With the UMDC in position, the rig is MPD-UBD enabled allowing pressurized drilling operations to proceed, while also permitting drill string rotation during the handling of gas from the riser—thus it provides a dual purpose sealing solution. With this system, the ability to seal the riser with the diverter annular packer is lost as its main function is to assist in holding the UMDC in position via the holding member—if the sealing element starts to leak there is only the subsea BOP as a contingency, which is of no assistance if gas is at the top of the riser. Historically, it has been challenging to monitor the condition of the RCD sealing elements with respect to wear and proximity to failure, which raises concerns with the UMDC in a riser gas situation if the RCD has been in service for some time.
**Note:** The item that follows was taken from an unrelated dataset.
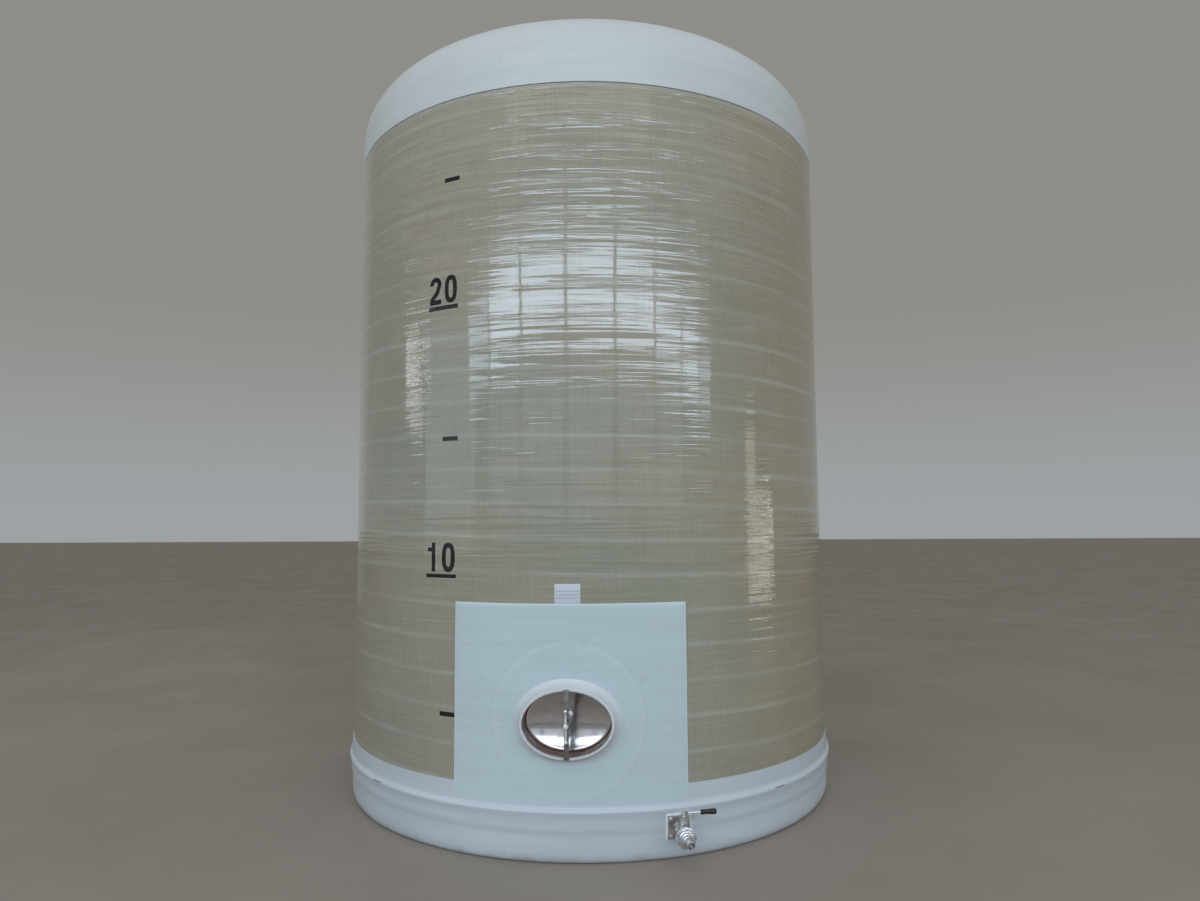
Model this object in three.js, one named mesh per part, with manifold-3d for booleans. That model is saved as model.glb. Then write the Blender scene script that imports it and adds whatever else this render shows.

Furthermore, as with the previous concept, the UMDC must be removed to pass larger OD drill string components.
The need exists to progress the evolution of offshore diverter technology, as it has changed very little in the last two decades with respect to pressure capacity and closure speed. There is an increasing need for a rapid closing and higher pressure rated diverter system for added safety on the rig to control and remove riser gas and drill increasingly challenging reservoirs. There is a need for such a system which can be integrated into existing offshore diverter systems, requiring minimal modifications to the existing riser system, and achievable without altering the prevailing spaceout. With the increasing requirements of pressurized drilling techniques in offshore environments, there is a need for an efficient system to safely convert existing diverter infrastructure into an MPD-capable closed loop system utilizing a more reliable sealing technology than prior arts within the diverter. The inventive system and method should, for example, have compatibility with common diverter models used offshore. For new build rigs, the configuration described here can be used to replace the existing atmospheric diverter design with this improved system and method.